**TASK INSTRUCTIONS:** Select and reproduce each line of the listing below that bears the string "scene".

** BEGIN SUPPLIED DATA **

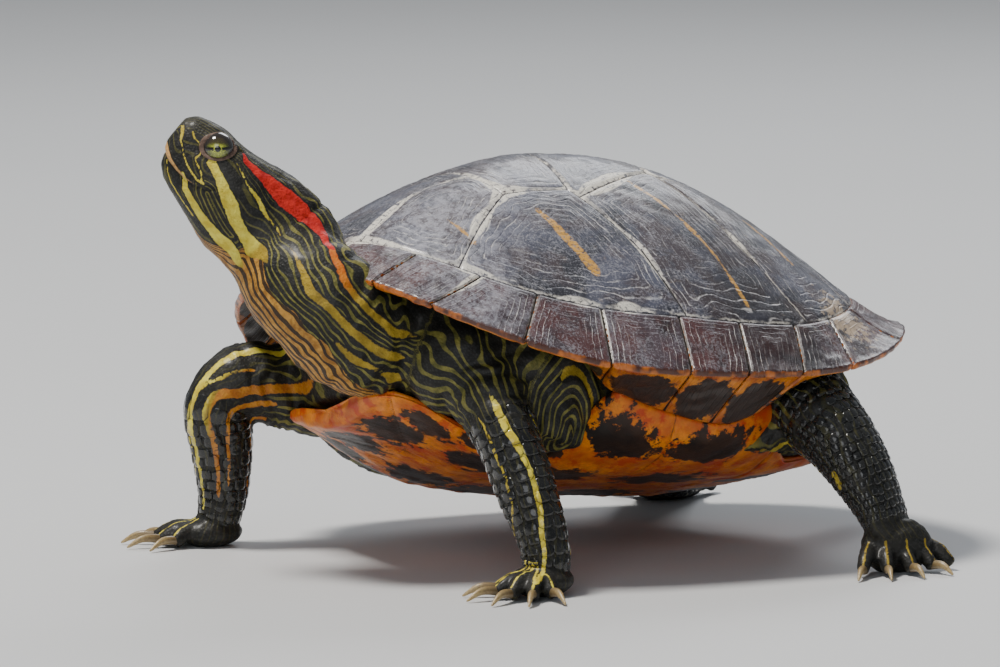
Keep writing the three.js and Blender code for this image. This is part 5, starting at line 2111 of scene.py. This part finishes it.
def belly_marks(piece):
    """Adds the distance to the nearest dark figure, as a share of its size."""
    x, y = plan_of(piece)
    side = np.abs(y)
    shares = [np.hypot((x - px) / long, (side - py) / wide)
              for px, py, long, wide in BELLY_BLOTCHES]
    store(piece.data, "blotch", np.min(shares, axis=0))


belly_marks(plastron_plate)
mended(plastron_plate)
belly_horn, w = new_material("belly horn", Coat_Weight=0.08, Coat_Roughness=0.2,
                             Specular_IOR_Level=0.3)
flecks = w.use(FLECKS)
seam = w.use(SEAMS, Seam=w.attribute("seam"), Chalk=0.0)
amber = w.colour(w.span(w.noise(9.0, 4.0), 0.35, 0.65), (0.50, 0.075, 0.003), (0.84, 0.26, 0.010))
streaky = w.span(w.noise(1.4, 4.0, 0.7), 0.40, 0.62, 0.0, 0.45)
amber = w.colour(streaky, amber, (0.50, 0.15, 0.012))
flare = w.span(w.noise(5.5, 4.0, 0.65), 0.50, 0.62, 0.0, 0.75)
amber = w.colour(flare, amber, (0.50, 0.028, 0.004))
ragged = w.plus(w.attribute("blotch"), w.span(w.noise(4.5, 5.0, 0.68), 0.2, 0.8, -0.45, 0.45))
figure = w.fall(ragged, 0.86, 1.0)
amber = w.colour(figure, amber,
                 w.colour(flecks["Cloud"], (0.010, 0.007, 0.006), (0.040, 0.018, 0.010)))
amber = w.colour(w.times(seam["Crack"], 0.85), amber, (0.07, 0.022, 0.008))
w.shade(Base_Color=amber)
w.shade(Roughness=w.span(flecks["Grain"], 0.3, 0.7, 0.34, 0.50))
w.shade(Normal=w.bump(w.plus(seam["Height"], w.noise(3.0, 4.0)), 0.25))
finished(plastron_plate, belly_horn, ["plastron"])

# %% [markdown]
# ## Skin, scales, eyes and claws
#
# Skin and scales share one group for the stripes, so a stripe runs on over both. Wet skin
# has a thin clear coat. An iris has rings, the dark level bar of a slider and a painted lid shadow on
# its top.

# %% Skin
def stripes_of(w, ground):
    """The stripes group fed with this piece's attributes."""
    names = ("red", "yellow", "tan", "hue", "lines", "fine")
    values = {name.capitalize(): w.attribute(name) for name in names}
    return w.use(STRIPES, Ground=ground, **values)


hide_skin, w = new_material("skin", Coat_Weight=0.14, Coat_Roughness=0.22, Specular_IOR_Level=0.28)
hide = w.use(HIDE, Coarse=0.9)
cloud = w.noise(8.0, 4.0, 0.6)
ground = w.colour(w.span(cloud, 0.35, 0.65), (0.006, 0.006, 0.005), (0.018, 0.017, 0.014))
ground = w.colour(w.times(hide["Bead"], 0.30), ground, (0.045, 0.045, 0.042))
base = stripes_of(w, ground)["Colour"]
horny = w.colour(w.noise(1.5, 3.0), (0.44, 0.20, 0.055), (0.70, 0.44, 0.16))
base = w.colour(w.fall(w.attribute("beak"), -0.55, -0.15), base, horny)
lid = w.attribute("lid")
ring = w.times(w.span(lid, 0.90, 0.98), w.fall(lid, 1.24, 1.36))
pink = w.colour(w.noise(1.0, 3.0), (0.030, 0.017, 0.012), (0.24, 0.15, 0.11))
base = w.colour(ring, base, pink)
base = w.colour(w.fall(lid, 0.92, 1.02), base, (0.006, 0.005, 0.004))
w.shade(Base_Color=base)
w.shade(Roughness=w.span(hide["Bead"], 0.0, 1.0, 0.64, 0.50))
w.shade(Normal=w.bump(hide["Height"], 0.14, 0.8))
flesh = ("head", "jaw", "neck", "trunk", "tail", "leg", "foot")
finished(skin, hide_skin, [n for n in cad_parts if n.split("_")[0] in flesh])

# %% Scales
scale_horn, w = new_material("scales", Coat_Weight=0.9, Coat_Roughness=0.08,
                             Specular_IOR_Level=0.15)
ground = w.colour(w.attribute("tone"), (0.006, 0.006, 0.006), (0.017, 0.017, 0.016))
ground = w.colour(w.span(w.noise(1.3, 4.0), 0.50, 0.64, 0.0, 0.18), ground, (0.060, 0.060, 0.056))
base = stripes_of(w, ground)["Colour"]
base = w.colour(w.span(w.attribute("rim"), 0.80, 1.0, 0.0, 0.75), base, (0.006, 0.006, 0.006))
w.shade(Base_Color=base)
w.shade(Roughness=w.span(w.noise(1.0), 0.3, 0.7, 0.18, 0.36))
w.shade(Normal=w.bump(w.noise(0.8, 4.0), 0.08))
leg_nodes = [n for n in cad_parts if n.split("_")[0] in ("leg", "foot")]
finished(leg_scales, scale_horn, leg_nodes)

# %% Eyes
eye_gloss, w = new_material("eye", Roughness=0.12, Coat_Weight=1.0, Coat_Roughness=0.02)
across, raised = w.attribute("across"), w.attribute("raised")
radius = w.math("SQRT", w.plus(w.times(across, across), w.times(raised, raised)))
fibres = w.noise(0.35, 3.0, 0.7)
iris = w.colour(w.span(radius, 1.0, 3.3), (0.66, 0.72, 0.06), (0.12, 0.14, 0.018))
iris = w.colour(w.span(fibres, 0.40, 0.58, 0.0, 0.65), iris, (0.045, 0.045, 0.012))
# painted shadow of the upper lid: the top of the iris is darkened
iris = w.colour(w.span(raised, 0.7, 2.0, 0.0, 0.88), iris, (0.035, 0.022, 0.014))
rim = w.span(radius, 3.1, 3.7)
iris = w.colour(rim, iris, (0.02, 0.014, 0.01))
height = w.math("ABSOLUTE", w.plus(raised, w.span(fibres, 0.3, 0.7, -0.2, 0.2)))
bar = w.times(w.fall(height, 0.42, 0.60), w.span(radius, 1.15, 1.4))
iris = w.colour(bar, iris, (0.008, 0.006, 0.004))
iris = w.colour(w.fall(radius, 0.88, 0.98), iris, (0.002, 0.002, 0.002))
w.shade(Base_Color=iris)
w.shade(Normal=w.bump(w.noise(0.6), 0.02, 0.3))
finished(eyes, eye_gloss, ["eye_left", "eye_right"])

# %% Claws
claw_horn, w = new_material("claw horn", Coat_Weight=0.3, Coat_Roughness=0.2)
tip = w.attribute("tip")
horn = w.colour(w.span(tip, 0.15, 0.70), (0.045, 0.030, 0.015), (0.46, 0.34, 0.15))
lengthwise = w.span(w.noise(0.7, 3.0), 0.42, 0.6, 0.0, 0.45)
horn = w.colour(lengthwise, horn, (0.18, 0.10, 0.05))
w.shade(Base_Color=horn)
w.shade(Roughness=w.span(w.noise(0.5), 0.3, 0.7, 0.3, 0.5))
w.shade(Normal=w.bump(w.noise(0.6, 3.0), 0.06))
for name, piece in claw_pieces.items():
    numbers = range(1, LEGS[name]["claws"] + 1)
    finished(piece, claw_horn, ["claw_%s_%d" % (name, i) for i in numbers])

# %% [markdown]
# ## Floor and light
#
# The model stands on a plain pale floor. A broad lamp high in front gives the shell its soft
# sheen, a weaker one fills the near side, and the surroundings are a pale, even grey.

# %% Floor
FLOOR_EDGE = 4000.0
floor_plan = np.array([(-1, -1, 0), (1, -1, 0), (-1, 1, 0), (1, 1, 0)])
floor = new_piece("floor", floor_plan * FLOOR_EDGE, grid_faces(2, 2))
floor_paint, w = new_material("floor", Roughness=0.6)
shade = w.noise(400.0, 2.0)
w.shade(Base_Color=w.colour(shade, (0.60, 0.61, 0.62), (0.64, 0.65, 0.66)))
floor.data.materials.append(floor_paint)


# %% Lamps
def lamp(name, place, power, size, tint):
    """A square lamp at a place in metres, turned to the model."""
    data = bpy.data.lights.new(name, "AREA")
    data.energy, data.size, data.color = power, size, tint
    thing = bpy.data.objects.new(name, data)
    thing.location = place
    thing.rotation_euler = Vector(place).to_track_quat("Z", "Y").to_euler()
    bpy.context.scene.collection.objects.link(thing)


lamp("key", (0.75, -0.25, 2.1), 62, 0.45, (1.0, 0.96, 0.90))
lamp("fill", (1.1, 1.6, 0.9), 7, 1.0, (0.95, 0.97, 1.0))
lamp("rim", (-1.0, -1.2, 1.2), 10, 0.8, (0.95, 0.97, 1.0))
surroundings = bpy.data.worlds.new("studio")
bpy.context.scene.world = surroundings
surroundings.use_nodes = True
backdrop = surroundings.node_tree.nodes["Background"].inputs
backdrop["Color"].default_value = (0.78, 0.84, 0.92, 1)
backdrop["Strength"].default_value = 0.26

** END SUPPLIED DATA **

**RESPONSE:**
Keep writing the three.js and Blender code for this image. This is part 5, starting at line 2111 of scene.py. This part finishes it.
    bpy.context.scene.collection.objects.link(thing)
bpy.context.scene.world = surroundings